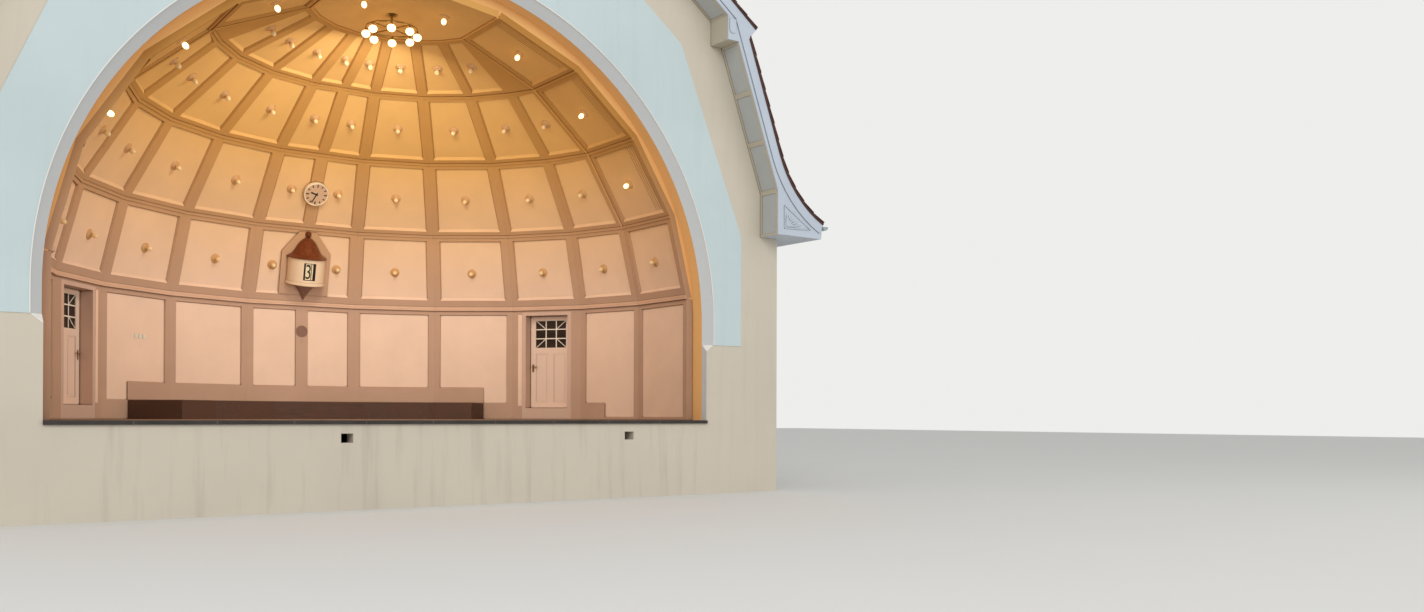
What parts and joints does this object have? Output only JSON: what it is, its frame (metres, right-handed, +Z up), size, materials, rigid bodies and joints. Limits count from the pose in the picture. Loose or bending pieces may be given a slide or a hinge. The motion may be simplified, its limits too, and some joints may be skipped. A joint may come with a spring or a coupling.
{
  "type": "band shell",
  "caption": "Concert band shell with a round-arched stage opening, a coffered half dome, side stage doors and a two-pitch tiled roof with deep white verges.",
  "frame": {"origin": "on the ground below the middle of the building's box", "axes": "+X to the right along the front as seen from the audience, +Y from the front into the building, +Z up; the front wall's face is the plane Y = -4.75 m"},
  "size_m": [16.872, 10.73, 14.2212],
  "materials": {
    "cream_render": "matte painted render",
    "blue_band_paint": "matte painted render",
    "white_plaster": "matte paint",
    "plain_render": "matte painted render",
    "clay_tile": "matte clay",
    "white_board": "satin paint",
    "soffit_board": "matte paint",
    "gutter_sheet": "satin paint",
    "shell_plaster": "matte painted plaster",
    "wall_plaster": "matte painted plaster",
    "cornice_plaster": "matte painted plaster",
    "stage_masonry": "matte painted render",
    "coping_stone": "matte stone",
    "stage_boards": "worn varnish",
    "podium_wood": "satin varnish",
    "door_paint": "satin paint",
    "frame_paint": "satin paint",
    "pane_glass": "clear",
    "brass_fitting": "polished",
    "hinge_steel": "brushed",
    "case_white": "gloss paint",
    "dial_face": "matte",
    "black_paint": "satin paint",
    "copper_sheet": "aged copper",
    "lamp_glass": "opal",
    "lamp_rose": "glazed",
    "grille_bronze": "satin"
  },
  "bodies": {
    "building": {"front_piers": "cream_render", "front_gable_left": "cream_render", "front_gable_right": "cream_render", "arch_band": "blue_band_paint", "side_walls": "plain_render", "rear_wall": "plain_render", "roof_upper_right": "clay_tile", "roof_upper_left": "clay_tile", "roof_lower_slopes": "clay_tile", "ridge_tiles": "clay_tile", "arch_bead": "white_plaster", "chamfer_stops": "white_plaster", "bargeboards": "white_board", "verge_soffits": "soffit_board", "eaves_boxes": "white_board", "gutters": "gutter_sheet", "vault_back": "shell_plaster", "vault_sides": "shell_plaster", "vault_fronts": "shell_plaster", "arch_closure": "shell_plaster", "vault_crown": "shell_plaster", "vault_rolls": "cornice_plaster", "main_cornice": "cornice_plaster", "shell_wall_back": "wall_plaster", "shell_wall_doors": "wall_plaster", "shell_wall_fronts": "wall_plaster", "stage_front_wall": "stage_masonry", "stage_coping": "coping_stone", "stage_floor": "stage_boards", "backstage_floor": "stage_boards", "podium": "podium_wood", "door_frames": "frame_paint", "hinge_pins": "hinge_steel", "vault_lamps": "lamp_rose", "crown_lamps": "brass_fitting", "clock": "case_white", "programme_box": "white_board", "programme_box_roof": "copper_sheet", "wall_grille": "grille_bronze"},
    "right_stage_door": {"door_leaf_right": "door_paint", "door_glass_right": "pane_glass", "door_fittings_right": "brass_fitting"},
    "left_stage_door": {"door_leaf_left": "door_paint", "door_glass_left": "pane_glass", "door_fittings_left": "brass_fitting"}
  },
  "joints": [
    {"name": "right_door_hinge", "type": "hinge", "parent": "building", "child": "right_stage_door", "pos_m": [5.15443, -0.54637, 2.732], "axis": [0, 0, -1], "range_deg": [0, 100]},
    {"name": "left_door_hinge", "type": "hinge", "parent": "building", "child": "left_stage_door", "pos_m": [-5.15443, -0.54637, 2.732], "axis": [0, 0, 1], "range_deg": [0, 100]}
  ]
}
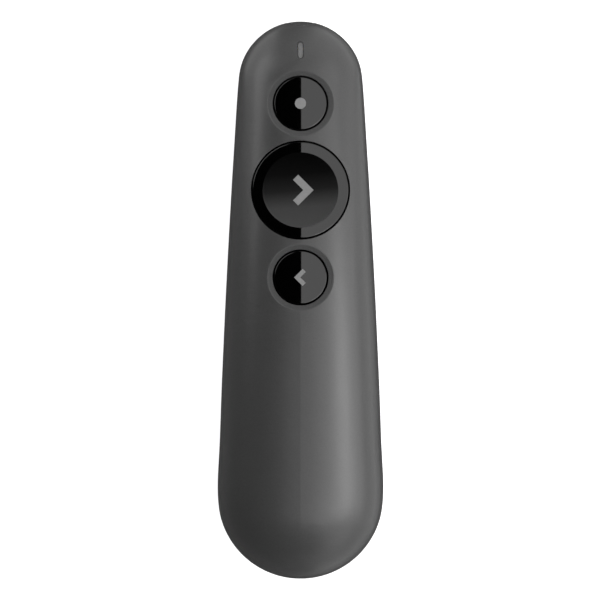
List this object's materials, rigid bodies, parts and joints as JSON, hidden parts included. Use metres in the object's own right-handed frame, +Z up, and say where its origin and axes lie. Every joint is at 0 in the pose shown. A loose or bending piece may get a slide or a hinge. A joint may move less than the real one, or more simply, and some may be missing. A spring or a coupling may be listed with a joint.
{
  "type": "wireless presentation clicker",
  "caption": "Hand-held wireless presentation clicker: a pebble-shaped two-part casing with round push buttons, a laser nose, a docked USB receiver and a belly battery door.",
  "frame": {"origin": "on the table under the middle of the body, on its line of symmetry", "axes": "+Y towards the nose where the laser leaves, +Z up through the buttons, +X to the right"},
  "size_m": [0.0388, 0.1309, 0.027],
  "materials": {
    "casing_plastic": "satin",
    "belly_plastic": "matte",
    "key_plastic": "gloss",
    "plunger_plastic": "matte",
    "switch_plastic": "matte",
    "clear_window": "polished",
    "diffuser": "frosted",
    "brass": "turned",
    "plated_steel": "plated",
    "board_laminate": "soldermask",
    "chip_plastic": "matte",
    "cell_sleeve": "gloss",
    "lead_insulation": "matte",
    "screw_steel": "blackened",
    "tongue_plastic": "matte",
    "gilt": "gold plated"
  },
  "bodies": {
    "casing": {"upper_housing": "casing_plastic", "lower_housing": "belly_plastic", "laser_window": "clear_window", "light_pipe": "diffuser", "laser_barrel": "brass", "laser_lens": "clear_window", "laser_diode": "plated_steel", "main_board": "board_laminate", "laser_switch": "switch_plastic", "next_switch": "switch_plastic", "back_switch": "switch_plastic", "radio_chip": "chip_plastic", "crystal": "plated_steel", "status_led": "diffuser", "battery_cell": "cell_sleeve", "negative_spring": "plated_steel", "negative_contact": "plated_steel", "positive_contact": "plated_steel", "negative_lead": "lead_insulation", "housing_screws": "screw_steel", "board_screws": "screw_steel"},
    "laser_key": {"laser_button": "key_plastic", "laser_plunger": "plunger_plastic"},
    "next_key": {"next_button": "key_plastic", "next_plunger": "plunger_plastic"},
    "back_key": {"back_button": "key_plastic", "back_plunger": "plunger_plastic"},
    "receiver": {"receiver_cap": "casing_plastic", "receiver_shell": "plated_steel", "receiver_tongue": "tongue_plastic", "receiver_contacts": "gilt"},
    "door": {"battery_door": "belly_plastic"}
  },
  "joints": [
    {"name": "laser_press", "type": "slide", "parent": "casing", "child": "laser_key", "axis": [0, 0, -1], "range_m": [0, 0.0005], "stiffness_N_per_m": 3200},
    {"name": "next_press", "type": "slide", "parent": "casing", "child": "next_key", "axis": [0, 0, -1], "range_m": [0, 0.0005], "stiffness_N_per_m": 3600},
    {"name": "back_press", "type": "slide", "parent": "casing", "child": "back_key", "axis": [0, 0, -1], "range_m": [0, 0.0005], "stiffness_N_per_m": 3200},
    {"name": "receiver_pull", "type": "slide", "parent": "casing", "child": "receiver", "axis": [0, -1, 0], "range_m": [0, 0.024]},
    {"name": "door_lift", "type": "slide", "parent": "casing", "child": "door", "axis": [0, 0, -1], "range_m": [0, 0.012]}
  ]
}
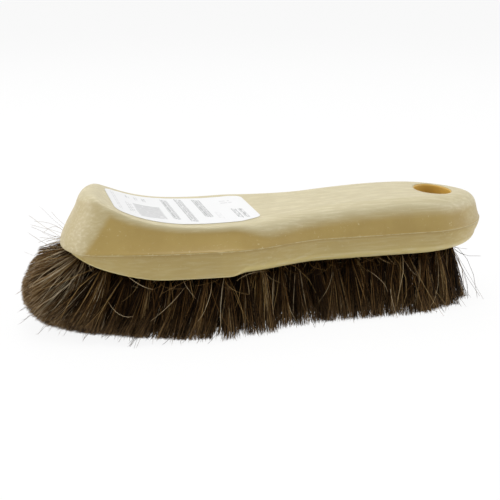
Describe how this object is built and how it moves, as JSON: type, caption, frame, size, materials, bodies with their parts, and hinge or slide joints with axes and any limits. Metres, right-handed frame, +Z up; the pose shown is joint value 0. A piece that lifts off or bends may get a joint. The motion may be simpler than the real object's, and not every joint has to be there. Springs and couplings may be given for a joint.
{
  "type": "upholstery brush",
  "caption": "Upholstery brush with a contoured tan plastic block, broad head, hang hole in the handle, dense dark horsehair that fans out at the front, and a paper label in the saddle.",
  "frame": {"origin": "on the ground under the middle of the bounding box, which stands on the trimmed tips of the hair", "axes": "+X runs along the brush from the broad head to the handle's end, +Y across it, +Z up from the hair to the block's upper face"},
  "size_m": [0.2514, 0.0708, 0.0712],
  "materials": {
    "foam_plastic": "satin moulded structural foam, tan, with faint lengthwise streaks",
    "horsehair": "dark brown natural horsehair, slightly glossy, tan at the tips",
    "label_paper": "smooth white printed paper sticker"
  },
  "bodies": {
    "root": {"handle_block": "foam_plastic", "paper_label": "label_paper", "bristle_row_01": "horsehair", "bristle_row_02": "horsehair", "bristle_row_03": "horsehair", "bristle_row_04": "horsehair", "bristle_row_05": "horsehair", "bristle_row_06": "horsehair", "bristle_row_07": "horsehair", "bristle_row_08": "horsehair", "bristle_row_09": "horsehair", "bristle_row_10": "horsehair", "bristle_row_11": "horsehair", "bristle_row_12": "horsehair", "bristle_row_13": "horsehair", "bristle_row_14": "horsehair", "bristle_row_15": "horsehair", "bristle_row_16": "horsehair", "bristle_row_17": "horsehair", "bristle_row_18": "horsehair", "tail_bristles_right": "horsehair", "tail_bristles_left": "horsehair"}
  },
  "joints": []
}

--- --- ---

[WRITTEN INSTRUCTION]: Return exactly the lines from the one containing "Describe how this" through the last line of the records above, both included, and nothing else.

[ANSWER IN FULL]:
Describe how this object is built and how it moves, as JSON: type, caption, frame, size, materials, bodies with their parts, and hinge or slide joints with axes and any limits. Metres, right-handed frame, +Z up; the pose shown is joint value 0. A piece that lifts off or bends may get a joint. The motion may be simpler than the real object's, and not every joint has to be there. Springs and couplings may be given for a joint.
{
  "type": "upholstery brush",
  "caption": "Upholstery brush with a contoured tan plastic block, broad head, hang hole in the handle, dense dark horsehair that fans out at the front, and a paper label in the saddle.",
  "frame": {"origin": "on the ground under the middle of the bounding box, which stands on the trimmed tips of the hair", "axes": "+X runs along the brush from the broad head to the handle's end, +Y across it, +Z up from the hair to the block's upper face"},
  "size_m": [0.2514, 0.0708, 0.0712],
  "materials": {
    "foam_plastic": "satin moulded structural foam, tan, with faint lengthwise streaks",
    "horsehair": "dark brown natural horsehair, slightly glossy, tan at the tips",
    "label_paper": "smooth white printed paper sticker"
  },
  "bodies": {
    "root": {"handle_block": "foam_plastic", "paper_label": "label_paper", "bristle_row_01": "horsehair", "bristle_row_02": "horsehair", "bristle_row_03": "horsehair", "bristle_row_04": "horsehair", "bristle_row_05": "horsehair", "bristle_row_06": "horsehair", "bristle_row_07": "horsehair", "bristle_row_08": "horsehair", "bristle_row_09": "horsehair", "bristle_row_10": "horsehair", "bristle_row_11": "horsehair", "bristle_row_12": "horsehair", "bristle_row_13": "horsehair", "bristle_row_14": "horsehair", "bristle_row_15": "horsehair", "bristle_row_16": "horsehair", "bristle_row_17": "horsehair", "bristle_row_18": "horsehair", "tail_bristles_right": "horsehair", "tail_bristles_left": "horsehair"}
  },
  "joints": []
}